• Aim: Each entry must appear again exactly as it does in the source.

• Exercise material:

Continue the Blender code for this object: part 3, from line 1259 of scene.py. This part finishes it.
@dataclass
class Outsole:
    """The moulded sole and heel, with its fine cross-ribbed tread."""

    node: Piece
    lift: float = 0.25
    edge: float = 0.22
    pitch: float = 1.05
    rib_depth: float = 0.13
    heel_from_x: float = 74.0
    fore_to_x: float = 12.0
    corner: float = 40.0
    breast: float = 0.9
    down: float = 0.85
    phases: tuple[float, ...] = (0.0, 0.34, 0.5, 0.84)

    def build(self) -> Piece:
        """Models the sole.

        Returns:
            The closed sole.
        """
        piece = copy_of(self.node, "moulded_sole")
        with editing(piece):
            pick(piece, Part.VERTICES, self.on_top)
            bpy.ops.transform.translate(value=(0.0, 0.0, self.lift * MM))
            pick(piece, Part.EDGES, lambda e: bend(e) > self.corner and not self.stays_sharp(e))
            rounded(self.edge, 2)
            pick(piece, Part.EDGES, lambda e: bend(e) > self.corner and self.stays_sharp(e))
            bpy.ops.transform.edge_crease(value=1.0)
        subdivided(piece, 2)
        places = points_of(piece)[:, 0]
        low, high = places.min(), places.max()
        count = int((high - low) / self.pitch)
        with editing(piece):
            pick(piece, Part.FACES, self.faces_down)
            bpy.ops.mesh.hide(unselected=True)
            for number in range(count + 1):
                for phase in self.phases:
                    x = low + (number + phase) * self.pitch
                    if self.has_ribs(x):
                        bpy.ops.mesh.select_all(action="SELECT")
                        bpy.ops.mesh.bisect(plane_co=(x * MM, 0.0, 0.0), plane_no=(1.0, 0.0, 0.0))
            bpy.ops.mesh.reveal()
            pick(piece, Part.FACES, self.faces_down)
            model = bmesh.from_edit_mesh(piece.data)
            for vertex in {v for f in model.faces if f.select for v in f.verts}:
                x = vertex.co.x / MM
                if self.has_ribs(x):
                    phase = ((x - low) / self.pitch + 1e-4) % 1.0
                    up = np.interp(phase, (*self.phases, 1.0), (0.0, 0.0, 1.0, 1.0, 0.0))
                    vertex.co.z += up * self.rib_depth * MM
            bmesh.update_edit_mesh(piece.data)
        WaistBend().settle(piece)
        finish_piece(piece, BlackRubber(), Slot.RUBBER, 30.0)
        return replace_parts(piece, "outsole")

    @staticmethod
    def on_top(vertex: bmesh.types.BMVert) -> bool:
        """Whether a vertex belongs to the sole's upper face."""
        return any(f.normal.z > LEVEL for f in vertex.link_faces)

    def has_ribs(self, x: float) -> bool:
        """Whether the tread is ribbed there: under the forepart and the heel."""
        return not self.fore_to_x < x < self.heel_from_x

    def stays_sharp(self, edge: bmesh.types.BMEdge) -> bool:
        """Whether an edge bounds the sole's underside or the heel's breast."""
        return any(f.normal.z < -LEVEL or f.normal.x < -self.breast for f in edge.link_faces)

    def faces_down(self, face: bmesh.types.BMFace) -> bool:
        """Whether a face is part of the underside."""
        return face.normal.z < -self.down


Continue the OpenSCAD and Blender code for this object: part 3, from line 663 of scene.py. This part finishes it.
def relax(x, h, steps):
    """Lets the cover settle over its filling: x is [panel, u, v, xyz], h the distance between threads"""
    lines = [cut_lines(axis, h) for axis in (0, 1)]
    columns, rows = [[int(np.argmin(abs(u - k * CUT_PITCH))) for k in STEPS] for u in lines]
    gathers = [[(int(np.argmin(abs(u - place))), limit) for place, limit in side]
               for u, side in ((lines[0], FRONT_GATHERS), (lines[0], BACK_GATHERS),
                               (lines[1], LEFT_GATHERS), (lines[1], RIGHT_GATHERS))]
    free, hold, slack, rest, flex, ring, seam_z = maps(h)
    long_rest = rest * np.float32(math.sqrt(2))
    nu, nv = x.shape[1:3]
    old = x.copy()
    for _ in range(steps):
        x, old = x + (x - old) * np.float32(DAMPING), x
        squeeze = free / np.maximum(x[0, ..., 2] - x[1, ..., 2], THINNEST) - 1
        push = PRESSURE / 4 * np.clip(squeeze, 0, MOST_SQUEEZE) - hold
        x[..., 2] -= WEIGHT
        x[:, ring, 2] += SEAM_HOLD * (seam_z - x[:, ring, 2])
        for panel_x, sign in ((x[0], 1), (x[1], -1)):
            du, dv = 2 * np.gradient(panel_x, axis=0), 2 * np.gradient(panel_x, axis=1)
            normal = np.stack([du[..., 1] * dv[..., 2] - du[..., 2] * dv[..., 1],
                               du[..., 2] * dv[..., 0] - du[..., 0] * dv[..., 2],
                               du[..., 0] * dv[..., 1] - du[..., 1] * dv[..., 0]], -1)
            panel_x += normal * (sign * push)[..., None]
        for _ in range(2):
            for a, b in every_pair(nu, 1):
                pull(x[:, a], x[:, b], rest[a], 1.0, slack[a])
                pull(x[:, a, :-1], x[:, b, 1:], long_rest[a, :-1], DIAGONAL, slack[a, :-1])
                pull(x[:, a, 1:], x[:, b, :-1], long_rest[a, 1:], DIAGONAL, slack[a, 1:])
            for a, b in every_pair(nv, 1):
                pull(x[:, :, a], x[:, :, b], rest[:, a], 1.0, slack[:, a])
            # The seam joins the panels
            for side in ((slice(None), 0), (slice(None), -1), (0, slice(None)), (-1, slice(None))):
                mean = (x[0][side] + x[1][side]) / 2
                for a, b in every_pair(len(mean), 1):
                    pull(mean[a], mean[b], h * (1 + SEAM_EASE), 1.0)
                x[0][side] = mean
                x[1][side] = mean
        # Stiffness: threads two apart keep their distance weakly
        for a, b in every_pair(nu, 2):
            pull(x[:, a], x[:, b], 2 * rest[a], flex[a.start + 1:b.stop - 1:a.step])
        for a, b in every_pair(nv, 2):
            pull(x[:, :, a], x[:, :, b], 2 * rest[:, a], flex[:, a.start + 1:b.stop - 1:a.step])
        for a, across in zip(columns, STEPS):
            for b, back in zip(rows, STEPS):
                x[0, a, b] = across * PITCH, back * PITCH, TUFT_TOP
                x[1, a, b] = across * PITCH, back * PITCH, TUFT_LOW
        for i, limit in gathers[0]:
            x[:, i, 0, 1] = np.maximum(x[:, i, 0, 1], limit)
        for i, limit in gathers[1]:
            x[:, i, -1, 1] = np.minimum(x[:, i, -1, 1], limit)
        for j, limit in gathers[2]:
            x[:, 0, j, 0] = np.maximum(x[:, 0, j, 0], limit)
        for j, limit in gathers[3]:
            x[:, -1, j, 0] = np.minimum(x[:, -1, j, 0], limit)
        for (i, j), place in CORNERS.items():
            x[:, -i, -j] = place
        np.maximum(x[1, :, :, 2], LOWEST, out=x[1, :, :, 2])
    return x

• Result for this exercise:
Continue the Blender code for this object: part 3, from line 1259 of scene.py. This part finishes it.
@dataclass
class Outsole:
    """The moulded sole and heel, with its fine cross-ribbed tread."""

    node: Piece
    lift: float = 0.25
    edge: float = 0.22
    pitch: float = 1.05
    rib_depth: float = 0.13
    heel_from_x: float = 74.0
    fore_to_x: float = 12.0
    corner: float = 40.0
    breast: float = 0.9
    down: float = 0.85
    phases: tuple[float, ...] = (0.0, 0.34, 0.5, 0.84)

    def build(self) -> Piece:
        """Models the sole.

        Returns:
            The closed sole.
        """
        piece = copy_of(self.node, "moulded_sole")
        with editing(piece):
            pick(piece, Part.VERTICES, self.on_top)
            bpy.ops.transform.translate(value=(0.0, 0.0, self.lift * MM))
            pick(piece, Part.EDGES, lambda e: bend(e) > self.corner and not self.stays_sharp(e))
            rounded(self.edge, 2)
            pick(piece, Part.EDGES, lambda e: bend(e) > self.corner and self.stays_sharp(e))
            bpy.ops.transform.edge_crease(value=1.0)
        subdivided(piece, 2)
        places = points_of(piece)[:, 0]
        low, high = places.min(), places.max()
        count = int((high - low) / self.pitch)
        with editing(piece):
            pick(piece, Part.FACES, self.faces_down)
            bpy.ops.mesh.hide(unselected=True)
            for number in range(count + 1):
                for phase in self.phases:
                    x = low + (number + phase) * self.pitch
                    if self.has_ribs(x):
                        bpy.ops.mesh.select_all(action="SELECT")
                        bpy.ops.mesh.bisect(plane_co=(x * MM, 0.0, 0.0), plane_no=(1.0, 0.0, 0.0))
            bpy.ops.mesh.reveal()
            pick(piece, Part.FACES, self.faces_down)
            model = bmesh.from_edit_mesh(piece.data)
            for vertex in {v for f in model.faces if f.select for v in f.verts}:
                x = vertex.co.x / MM
                if self.has_ribs(x):
                    phase = ((x - low) / self.pitch + 1e-4) % 1.0
                    up = np.interp(phase, (*self.phases, 1.0), (0.0, 0.0, 1.0, 1.0, 0.0))
                    vertex.co.z += up * self.rib_depth * MM
            bmesh.update_edit_mesh(piece.data)
        WaistBend().settle(piece)
        finish_piece(piece, BlackRubber(), Slot.RUBBER, 30.0)
        return replace_parts(piece, "outsole")

    @staticmethod
    def on_top(vertex: bmesh.types.BMVert) -> bool:
        """Whether a vertex belongs to the sole's upper face."""
        return any(f.normal.z > LEVEL for f in vertex.link_faces)

    def has_ribs(self, x: float) -> bool:
        """Whether the tread is ribbed there: under the forepart and the heel."""
        return not self.fore_to_x < x < self.heel_from_x

    def stays_sharp(self, edge: bmesh.types.BMEdge) -> bool:
        """Whether an edge bounds the sole's underside or the heel's breast."""
        return any(f.normal.z < -LEVEL or f.normal.x < -self.breast for f in edge.link_faces)

    def faces_down(self, face: bmesh.types.BMFace) -> bool:
        """Whether a face is part of the underside."""
        return face.normal.z < -self.down


Continue the OpenSCAD and Blender code for this object: part 3, from line 663 of scene.py. This part finishes it.
def relax(x, h, steps):
    """Lets the cover settle over its filling: x is [panel, u, v, xyz], h the distance between threads"""
    lines = [cut_lines(axis, h) for axis in (0, 1)]
    columns, rows = [[int(np.argmin(abs(u - k * CUT_PITCH))) for k in STEPS] for u in lines]
    gathers = [[(int(np.argmin(abs(u - place))), limit) for place, limit in side]
               for u, side in ((lines[0], FRONT_GATHERS), (lines[0], BACK_GATHERS),
                               (lines[1], LEFT_GATHERS), (lines[1], RIGHT_GATHERS))]
    free, hold, slack, rest, flex, ring, seam_z = maps(h)
    long_rest = rest * np.float32(math.sqrt(2))
    nu, nv = x.shape[1:3]
    old = x.copy()
    for _ in range(steps):
        x, old = x + (x - old) * np.float32(DAMPING), x
        squeeze = free / np.maximum(x[0, ..., 2] - x[1, ..., 2], THINNEST) - 1
        push = PRESSURE / 4 * np.clip(squeeze, 0, MOST_SQUEEZE) - hold
        x[..., 2] -= WEIGHT
        x[:, ring, 2] += SEAM_HOLD * (seam_z - x[:, ring, 2])
        for panel_x, sign in ((x[0], 1), (x[1], -1)):
            du, dv = 2 * np.gradient(panel_x, axis=0), 2 * np.gradient(panel_x, axis=1)
            normal = np.stack([du[..., 1] * dv[..., 2] - du[..., 2] * dv[..., 1],
                               du[..., 2] * dv[..., 0] - du[..., 0] * dv[..., 2],
                               du[..., 0] * dv[..., 1] - du[..., 1] * dv[..., 0]], -1)
            panel_x += normal * (sign * push)[..., None]
        for _ in range(2):
            for a, b in every_pair(nu, 1):
                pull(x[:, a], x[:, b], rest[a], 1.0, slack[a])
                pull(x[:, a, :-1], x[:, b, 1:], long_rest[a, :-1], DIAGONAL, slack[a, :-1])
                pull(x[:, a, 1:], x[:, b, :-1], long_rest[a, 1:], DIAGONAL, slack[a, 1:])
            for a, b in every_pair(nv, 1):
                pull(x[:, :, a], x[:, :, b], rest[:, a], 1.0, slack[:, a])
            # The seam joins the panels
            for side in ((slice(None), 0), (slice(None), -1), (0, slice(None)), (-1, slice(None))):
                mean = (x[0][side] + x[1][side]) / 2
                for a, b in every_pair(len(mean), 1):
                    pull(mean[a], mean[b], h * (1 + SEAM_EASE), 1.0)
                x[0][side] = mean
                x[1][side] = mean
        # Stiffness: threads two apart keep their distance weakly
        for a, b in every_pair(nu, 2):
            pull(x[:, a], x[:, b], 2 * rest[a], flex[a.start + 1:b.stop - 1:a.step])
        for a, b in every_pair(nv, 2):
            pull(x[:, :, a], x[:, :, b], 2 * rest[:, a], flex[:, a.start + 1:b.stop - 1:a.step])
        for a, across in zip(columns, STEPS):
            for b, back in zip(rows, STEPS):
                x[0, a, b] = across * PITCH, back * PITCH, TUFT_TOP
                x[1, a, b] = across * PITCH, back * PITCH, TUFT_LOW
        for i, limit in gathers[0]:
            x[:, i, 0, 1] = np.maximum(x[:, i, 0, 1], limit)
        for i, limit in gathers[1]:
            x[:, i, -1, 1] = np.minimum(x[:, i, -1, 1], limit)
        for j, limit in gathers[2]:
            x[:, 0, j, 0] = np.maximum(x[:, 0, j, 0], limit)
        for j, limit in gathers[3]:
            x[:, -1, j, 0] = np.minimum(x[:, -1, j, 0], limit)
        for (i, j), place in CORNERS.items():
            x[:, -i, -j] = place
        np.maximum(x[1, :, :, 2], LOWEST, out=x[1, :, :, 2])
    return x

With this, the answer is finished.